• **Aim of the task**: In the listing below, locate the line that contains "footAndStem(), 0x8a7a45, 0.45);" and the line that contains "bpy.context.scene.collection.objects.link(empty)". Restate word for word those two lines and every line between them, and nothing else.

• **Data section**:

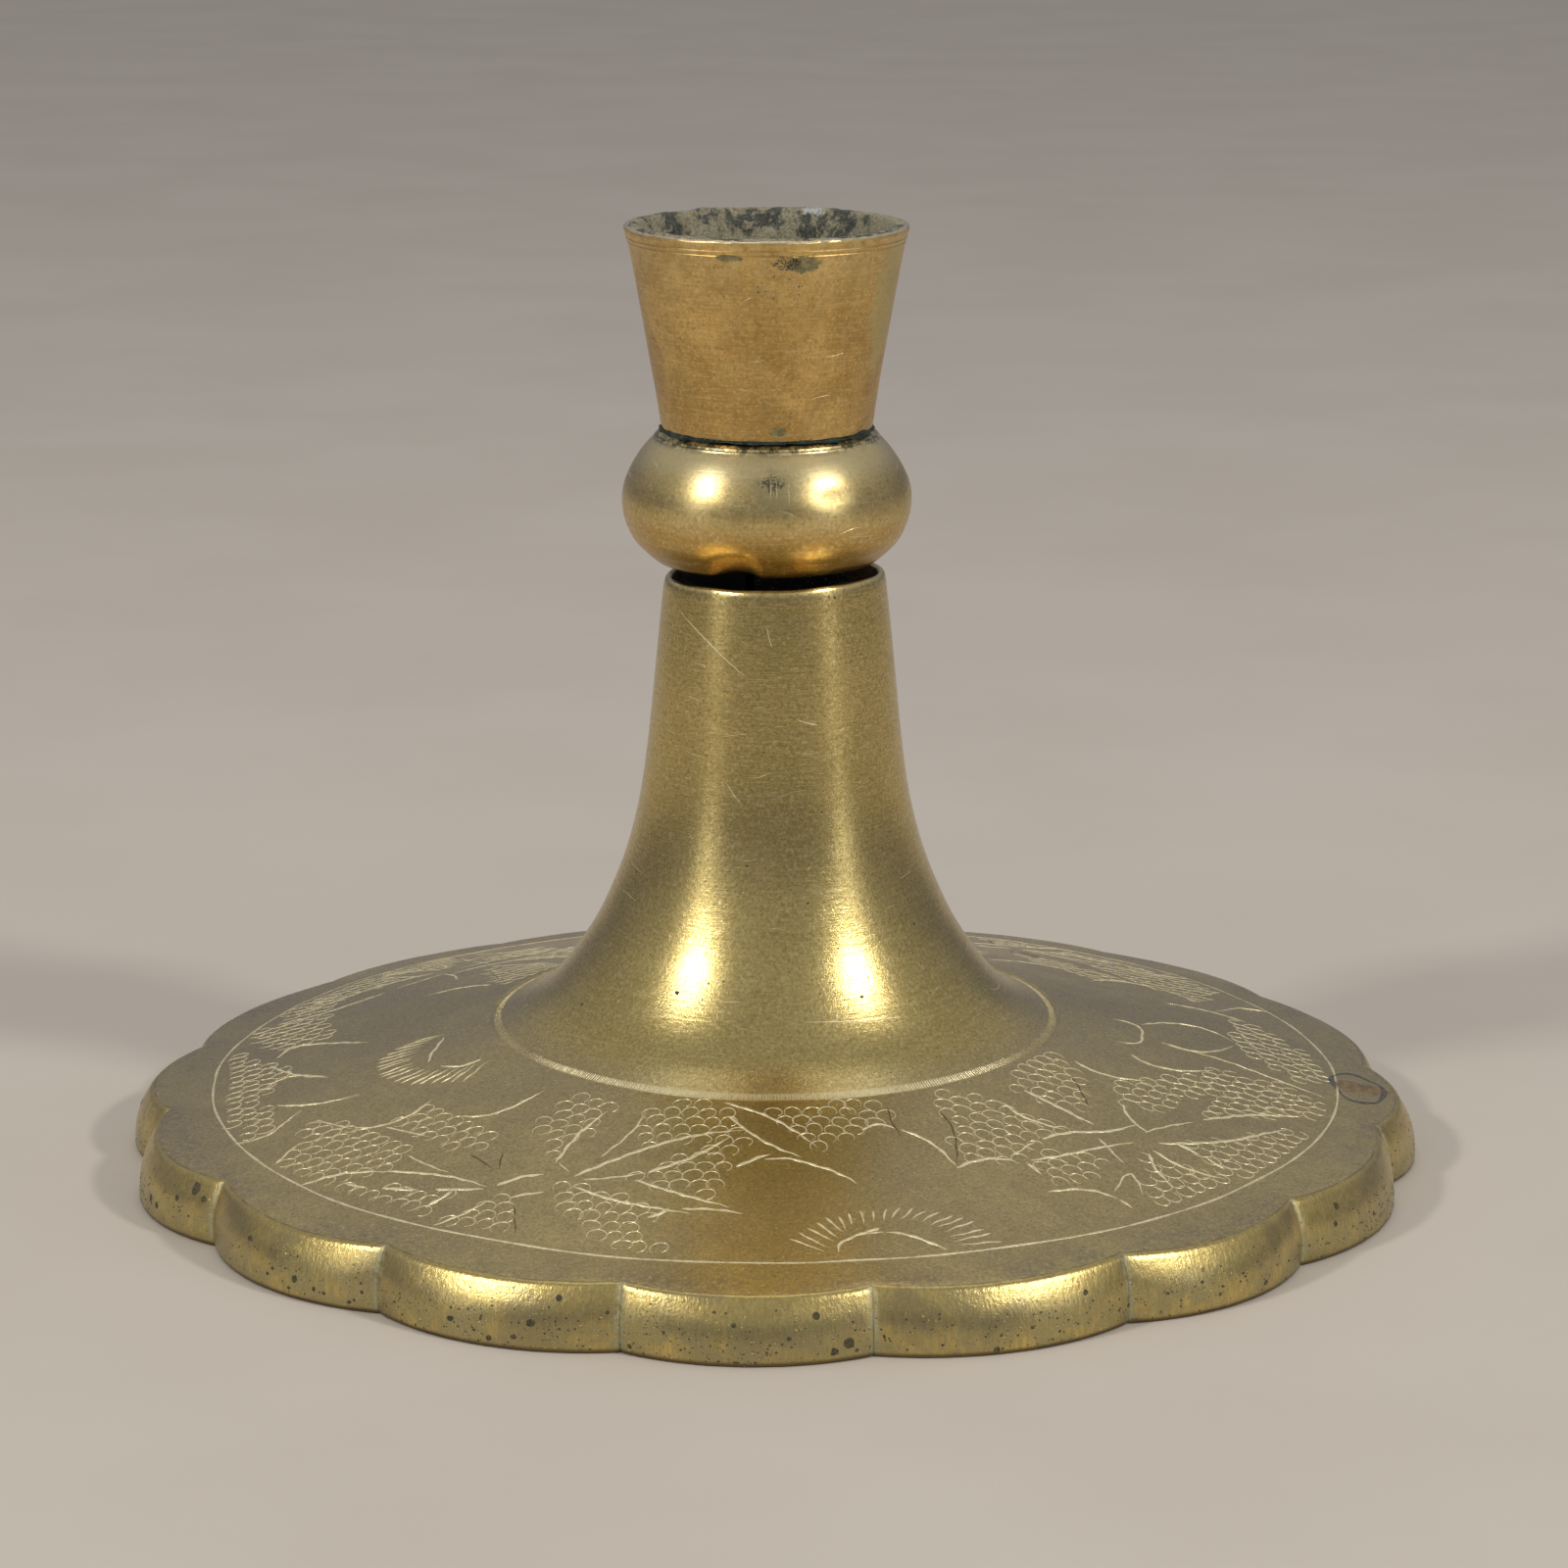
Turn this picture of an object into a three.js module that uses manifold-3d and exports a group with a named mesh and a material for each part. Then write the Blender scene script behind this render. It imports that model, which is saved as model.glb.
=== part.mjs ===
// Brass candlestick: a scalloped foot drawn up into a flared stem, a hollow knop whose split
// spigot drops into the stem's mouth, and a tapered candle cup seated on the knop.
// Units are millimetres, +Z is up, and the origin is on the foot's axis at the surface it stands on.

import * as THREE from 'three';
import { mergeVertices } from 'three/addons/utils/BufferGeometryUtils.js';
import Module from 'manifold-3d';

const wasm = await Module();
wasm.setup();

// ---- Driving dimensions ----

// Scalloped foot
const LOBE_COUNT = 16;
const LOBE_PHASE_DEG = 7.9;        // direction of one cusp from +X
const FOOT_RADIUS = 64.9;          // to the crests of the lobes, at the bottom edge
const CUSP_DEPTH = 2.4;            // how far a cusp lies inside the circle of the crests
const SHOULDER_RADIUS = 62.0;      // top edge of the foot's side wall, at a crest
const SHOULDER_HEIGHT = 6.0;
const SCALLOP_START_RADIUS = 57.0; // the outline turns from round to scalloped beyond this
const FOOT_WALL = 2.9;
const TREAD_CHAMFER = 0.4;         // worn corner between the side wall and the tread

// Foot top and stem, outside
const RING_RADIUS = 28.7;          // where the foot's top ends and the stem's flare begins
const RING_HEIGHT = 13.7;
const MOUTH_HEIGHT = 59.4;         // top of the stem
const STEM_TOP_RADIUS = 11.0;
const LIP_ROUND = 0.6;             // rounding of the stem's top edge

// Stem mouth, which takes the knop's spigot
const MOUTH_BORE_RADIUS = 9.2;
const MOUTH_DEPTH = 12.0;          // down to the ledge that the spigot stands on
const LEDGE_BORE_RADIUS = 6.4;
const LEDGE_THICKNESS = 1.8;

// Upper section: knop and cup, which sit a little to one side in the worn mouth
const UPPER_OFFSET_X = -0.8;
const JOINT_GAP = 0.3;             // clearance kept between neighbouring pieces
const KNOP_RADIUS = 14.3;
const KNOP_WIDEST_HEIGHT = 66.9;
const KNOP_FOOT_HEIGHT = 60.7;
const KNOP_FOOT_RADIUS = 10.9;
const KNOP_NECK_HEIGHT = 73.9;
const KNOP_NECK_RADIUS = 10.2;
const KNOP_WALL = 2.0;
const SPIGOT_RADIUS = 8.3;
const SPIGOT_WALL = 1.5;
const SPIGOT_SLIT_WIDTH = 0.9;
const NOTCH_WIDTH = 4.6;           // widening of the slit where it breaks through the knop's edge
const NOTCH_HEIGHT = 1.1;
const SLIT_DIRECTION_DEG = -102;   // the side of the spigot that is split

const CUP_TOP_HEIGHT = 94.1;
const CUP_RIM_RADIUS = 14.0;
const CUP_FOOT_RADIUS = 10.4;
const CUP_WALL_AT_RIM = 1.5;
const SOCKET_FLOOR_HEIGHT = 77.0;
const SOCKET_FLOOR_RADIUS = 8.6;
const TENON_RADIUS = 5.0;
const TENON_LENGTH = 3.6;

// Mesh fineness
const FOOT_SEGMENTS = LOBE_COUNT * 6;
const ROUND_SEGMENTS = 48;

// ---- Geometry helpers ----

const radians = THREE.MathUtils.degToRad;
const point = (radius, height) => new THREE.Vector2(radius, height);

// Solid of revolution about +Z from a closed outline of (radius, height) points, which may
// start and end on the axis. A ring's outline is closed by repeating its first point.
function turned(outline, segments) {
  const onAxis = outline[0].x === 0;
  const profile = onAxis ? outline : [...outline, outline[0].clone()];
  return new THREE.LatheGeometry(profile, segments).rotateX(Math.PI / 2);
}

function curvePoints(points, divisions) {
  return new THREE.SplineCurve(points).getPoints(divisions);
}

function toSolid(geometry) {
  const bare = geometry.clone();
  bare.deleteAttribute('normal');
  bare.deleteAttribute('uv');
  const merged = mergeVertices(bare, 1e-4);
  return new wasm.Manifold(new wasm.Mesh({
    numProp: 3,
    vertProperties: new Float32Array(merged.attributes.position.array),
    triVerts: new Uint32Array(merged.index.array),
  }));
}

function toGeometry(solid) {
  const mesh = solid.getMesh();
  const geometry = new THREE.BufferGeometry();
  geometry.setAttribute('position', new THREE.BufferAttribute(mesh.vertProperties, 3));
  geometry.setIndex(new THREE.BufferAttribute(mesh.triVerts, 1));
  geometry.computeVertexNormals();
  return geometry;
}

// ---- Foot and stem ----

// How far the scalloped outline lies inside the circle of the crests, at an angle from a cusp.
// Each lobe is a circular arc through its crest and its two cusps.
function scallopInset(angle) {
  const pitch = (2 * Math.PI) / LOBE_COUNT;
  const half = pitch / 2;
  const fromCrest = Math.abs((((angle % pitch) + pitch) % pitch) - half);
  const cuspRadius = FOOT_RADIUS - CUSP_DEPTH;
  const halfChord = cuspRadius * Math.sin(half);
  const rise = FOOT_RADIUS - cuspRadius * Math.cos(half);
  const lobeRadius = (halfChord ** 2 + rise ** 2) / (2 * rise);
  const centre = FOOT_RADIUS - lobeRadius;
  const reach = Math.sqrt(lobeRadius ** 2 - (centre * Math.sin(fromCrest)) ** 2);
  return FOOT_RADIUS - (centre * Math.cos(fromCrest) + reach);
}

// Draws in everything beyond the round part of the foot, so that its outline is scalloped.
function scallop(geometry) {
  const position = geometry.attributes.position;
  const span = SHOULDER_RADIUS - FOOT_WALL - SCALLOP_START_RADIUS;
  for (let i = 0; i < position.count; i++) {
    const x = position.getX(i);
    const y = position.getY(i);
    const radius = Math.hypot(x, y);
    const share = THREE.MathUtils.clamp((radius - SCALLOP_START_RADIUS) / span, 0, 1);
    if (share === 0) continue;
    const drawnIn = 1 - (share * scallopInset(Math.atan2(y, x))) / radius;
    position.setXY(i, x * drawnIn, y * drawnIn);
  }
  return geometry;
}

function footAndStem() {
  const sideWall = [
    point(FOOT_RADIUS - TREAD_CHAMFER, 0),
    point(FOOT_RADIUS, TREAD_CHAMFER),
    point(SHOULDER_RADIUS + 1.2, SHOULDER_HEIGHT - 1.4),
    point(SHOULDER_RADIUS + 0.6, SHOULDER_HEIGHT - 0.4),
    point(SHOULDER_RADIUS - 0.3, SHOULDER_HEIGHT),
  ];
  const footTop = [
    point(SCALLOP_START_RADIUS, 7.2),
    point(43.0, 10.4),
  ];
  const flare = curvePoints([
    point(RING_RADIUS, RING_HEIGHT),
    point(24.6, 15.4),
    point(21.1, 19.3),
    point(17.9, 24.0),
    point(15.4, 29.9),
    point(13.5, 37.0),
    point(12.3, 47.0),
    point(STEM_TOP_RADIUS, MOUTH_HEIGHT - LIP_ROUND),
  ], 11);
  const mouth = [
    point(STEM_TOP_RADIUS - LIP_ROUND, MOUTH_HEIGHT),
    point(MOUTH_BORE_RADIUS, MOUTH_HEIGHT),
    point(MOUTH_BORE_RADIUS, MOUTH_HEIGHT - MOUTH_DEPTH),
    point(LEDGE_BORE_RADIUS, MOUTH_HEIGHT - MOUTH_DEPTH),
    point(LEDGE_BORE_RADIUS, MOUTH_HEIGHT - MOUTH_DEPTH - LEDGE_THICKNESS),
  ];
  const stemHollow = curvePoints([
    point(9.6, 42.0),
    point(11.0, 34.0),
    point(14.2, 25.0),
    point(19.4, 16.6),
    point(27.6, 11.2),
  ], 6);
  const underside = [
    point(43.0, 7.6),
    point(SCALLOP_START_RADIUS, 4.3),
    point(SHOULDER_RADIUS - FOOT_WALL, 3.4),
    point(FOOT_RADIUS - FOOT_WALL, 0),
  ];
  const outline = [...sideWall, ...footTop, ...flare, ...mouth, ...stemHollow, ...underside];
  return scallop(turned(outline, FOOT_SEGMENTS));
}

// ---- Knop with its split spigot ----

function knop() {
  const spigotEnd = MOUTH_HEIGHT - MOUTH_DEPTH + JOINT_GAP;
  const boreRadius = SPIGOT_RADIUS - SPIGOT_WALL;
  const belly = curvePoints([
    point(KNOP_FOOT_RADIUS, KNOP_FOOT_HEIGHT),
    point(12.5, 62.2),
    point(13.8, 64.4),
    point(KNOP_RADIUS, KNOP_WIDEST_HEIGHT),
    point(13.9, 69.1),
    point(12.7, 71.5),
    point(KNOP_NECK_RADIUS + 0.7, KNOP_NECK_HEIGHT - 0.4),
  ], 9);
  const hollow = curvePoints([
    point(9.3, KNOP_NECK_HEIGHT - KNOP_WALL),
    point(KNOP_RADIUS - KNOP_WALL, KNOP_WIDEST_HEIGHT),
    point(10.0, 63.0),
    point(boreRadius, KNOP_FOOT_HEIGHT + 0.6),
  ], 6);
  const outline = [
    point(SPIGOT_RADIUS, KNOP_FOOT_HEIGHT),
    ...belly,
    point(KNOP_NECK_RADIUS, KNOP_NECK_HEIGHT),
    point(TENON_RADIUS + JOINT_GAP, KNOP_NECK_HEIGHT),
    point(TENON_RADIUS + JOINT_GAP, KNOP_NECK_HEIGHT - KNOP_WALL),
    ...hollow,
    point(boreRadius, spigotEnd),
    point(SPIGOT_RADIUS, spigotEnd),
  ];
  const slitHeight = KNOP_FOOT_HEIGHT + NOTCH_HEIGHT - spigotEnd;
  const slit = new THREE.BoxGeometry(2 * SPIGOT_RADIUS, SPIGOT_SLIT_WIDTH, slitHeight + 2);
  slit.translate(SPIGOT_RADIUS, 0, spigotEnd + slitHeight / 2 - 1);

  const notchProfile = new THREE.Shape([
    point(-NOTCH_WIDTH / 2, -1),
    point(NOTCH_WIDTH / 2, -1),
    point(NOTCH_WIDTH / 2, 0),
    point(SPIGOT_SLIT_WIDTH, NOTCH_HEIGHT),
    point(-SPIGOT_SLIT_WIDTH, NOTCH_HEIGHT),
    point(-NOTCH_WIDTH / 2, 0),
  ]);
  const notch = new THREE.ExtrudeGeometry(notchProfile, { depth: 6, bevelEnabled: false });
  notch.rotateX(Math.PI / 2).rotateZ(Math.PI / 2);
  notch.translate(SPIGOT_RADIUS + 0.05, 0, KNOP_FOOT_HEIGHT);

  const turn = radians(SLIT_DIRECTION_DEG);
  const cut = toSolid(slit.rotateZ(turn)).add(toSolid(notch.rotateZ(turn)));
  return toGeometry(toSolid(turned(outline, ROUND_SEGMENTS)).subtract(cut));
}

// ---- Candle cup ----

function candleCup() {
  const seat = KNOP_NECK_HEIGHT + JOINT_GAP;
  const outline = [
    point(0, seat - TENON_LENGTH),
    point(TENON_RADIUS, seat - TENON_LENGTH),
    point(TENON_RADIUS, seat),
    point(CUP_FOOT_RADIUS, seat),
    point(12.1, 84.0),
    point(13.7, 92.6),
    point(CUP_RIM_RADIUS, CUP_TOP_HEIGHT - 0.3),
    point(CUP_RIM_RADIUS - 0.4, CUP_TOP_HEIGHT),
    point(CUP_RIM_RADIUS - CUP_WALL_AT_RIM, CUP_TOP_HEIGHT),
    point(SOCKET_FLOOR_RADIUS, SOCKET_FLOOR_HEIGHT),
    point(0, SOCKET_FLOOR_HEIGHT),
  ];
  return turned(outline, ROUND_SEGMENTS);
}

// ---- Assembly ----

function piece(name, geometry, color, roughness) {
  const material = new THREE.MeshStandardMaterial({ color, roughness, metalness: 1 });
  const mesh = new THREE.Mesh(geometry, material);
  mesh.name = name;
  return mesh;
}

const foot = piece('foot_and_stem', footAndStem(), 0x8a7a45, 0.45);
foot.rotation.z = radians(LOBE_PHASE_DEG);

const upperSection = new THREE.Group();
upperSection.position.x = UPPER_OFFSET_X;
upperSection.add(piece('knop', knop(), 0xa08a48, 0.3));
upperSection.add(piece('candle_cup', candleCup(), 0xa07a3c, 0.4));

const candlestick = new THREE.Group();
candlestick.add(foot, upperSection);

export default candlestick;
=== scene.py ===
"""Brass candlestick: a scalloped engraved foot and flared stem, a hollow knop whose split spigot
stands in the stem's mouth, and a tapered candle cup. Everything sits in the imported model's frame.
Helper functions work in millimetres; meshes are written in metres."""

import math
import random
from types import SimpleNamespace

import bpy
import numpy as np
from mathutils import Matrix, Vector
from mathutils.bvhtree import BVHTree


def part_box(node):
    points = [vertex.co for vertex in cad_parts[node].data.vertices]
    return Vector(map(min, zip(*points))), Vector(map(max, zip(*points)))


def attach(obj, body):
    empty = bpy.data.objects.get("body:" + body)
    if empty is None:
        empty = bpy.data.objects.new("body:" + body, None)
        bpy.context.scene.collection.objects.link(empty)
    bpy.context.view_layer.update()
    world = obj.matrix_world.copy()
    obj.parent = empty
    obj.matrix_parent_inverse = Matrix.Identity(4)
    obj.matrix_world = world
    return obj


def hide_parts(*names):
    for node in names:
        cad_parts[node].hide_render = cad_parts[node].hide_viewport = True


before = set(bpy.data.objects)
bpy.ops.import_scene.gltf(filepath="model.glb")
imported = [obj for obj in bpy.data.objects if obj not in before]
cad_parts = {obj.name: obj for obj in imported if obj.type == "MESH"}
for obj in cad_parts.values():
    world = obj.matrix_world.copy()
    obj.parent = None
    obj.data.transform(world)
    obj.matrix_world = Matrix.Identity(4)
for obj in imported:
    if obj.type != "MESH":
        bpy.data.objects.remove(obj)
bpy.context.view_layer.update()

MM = 0.001

# ---------------------------------------------------------------- places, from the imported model

foot_low, foot_high = [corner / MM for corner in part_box("foot_and_stem")]
knop_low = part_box("knop")[0] / MM
cup_low, cup_high = [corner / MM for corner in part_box("candle_cup")]

FOOT_AXIS = (round((foot_low.x + foot_high.x) / 2, 3), round((foot_low.y + foot_high.y) / 2, 3))
UPPER_AXIS = (round((cup_low.x + cup_high.x) / 2, 3), round((cup_low.y + cup_high.y) / 2, 3))
MOUTH_Z = foot_high.z
SPIGOT_END_Z = knop_low.z
TENON_END_Z = cup_low.z
CUP_TOP_Z = cup_high.z

# ---------------------------------------------------------------- sizes, in millimetres

LOBES = 16
LOBE_PITCH = 360 / LOBES
LOBE_PHASE = 7.9                  # direction of one cusp from +X, in degrees
FOOT_RADIUS = 64.9
CUSP_DEPTH = 2.4                  # at the bottom edge
CUSP_DEPTH_TOP = 1.7              # at the top edge of the side wall
CUSP_NOTCH = 0.10
SHOULDER_RADIUS = 62.0
SHOULDER_Z = 6.1
RING_RADIUS = 57.0                # engraved line; the outline turns scalloped beyond it
RING_Z = 7.2
FLARE_RADIUS = 28.7               # milled line at the bottom of the stem's flare
FLARE_Z = 13.7
FOOT_WALL = 2.9
MOUTH_BORE = 9.2
MOUTH_DEPTH = 12.0
LEDGE_BORE = 6.4
LEDGE = 1.8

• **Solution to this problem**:
const foot = piece('foot_and_stem', footAndStem(), 0x8a7a45, 0.45);
foot.rotation.z = radians(LOBE_PHASE_DEG);

const upperSection = new THREE.Group();
upperSection.position.x = UPPER_OFFSET_X;
upperSection.add(piece('knop', knop(), 0xa08a48, 0.3));
upperSection.add(piece('candle_cup', candleCup(), 0xa07a3c, 0.4));

const candlestick = new THREE.Group();
candlestick.add(foot, upperSection);

export default candlestick;
=== scene.py ===
"""Brass candlestick: a scalloped engraved foot and flared stem, a hollow knop whose split spigot
stands in the stem's mouth, and a tapered candle cup. Everything sits in the imported model's frame.
Helper functions work in millimetres; meshes are written in metres."""

import math
import random
from types import SimpleNamespace

import bpy
import numpy as np
from mathutils import Matrix, Vector
from mathutils.bvhtree import BVHTree


def part_box(node):
    points = [vertex.co for vertex in cad_parts[node].data.vertices]
    return Vector(map(min, zip(*points))), Vector(map(max, zip(*points)))


def attach(obj, body):
    empty = bpy.data.objects.get("body:" + body)
    if empty is None:
        empty = bpy.data.objects.new("body:" + body, None)
        bpy.context.scene.collection.objects.link(empty)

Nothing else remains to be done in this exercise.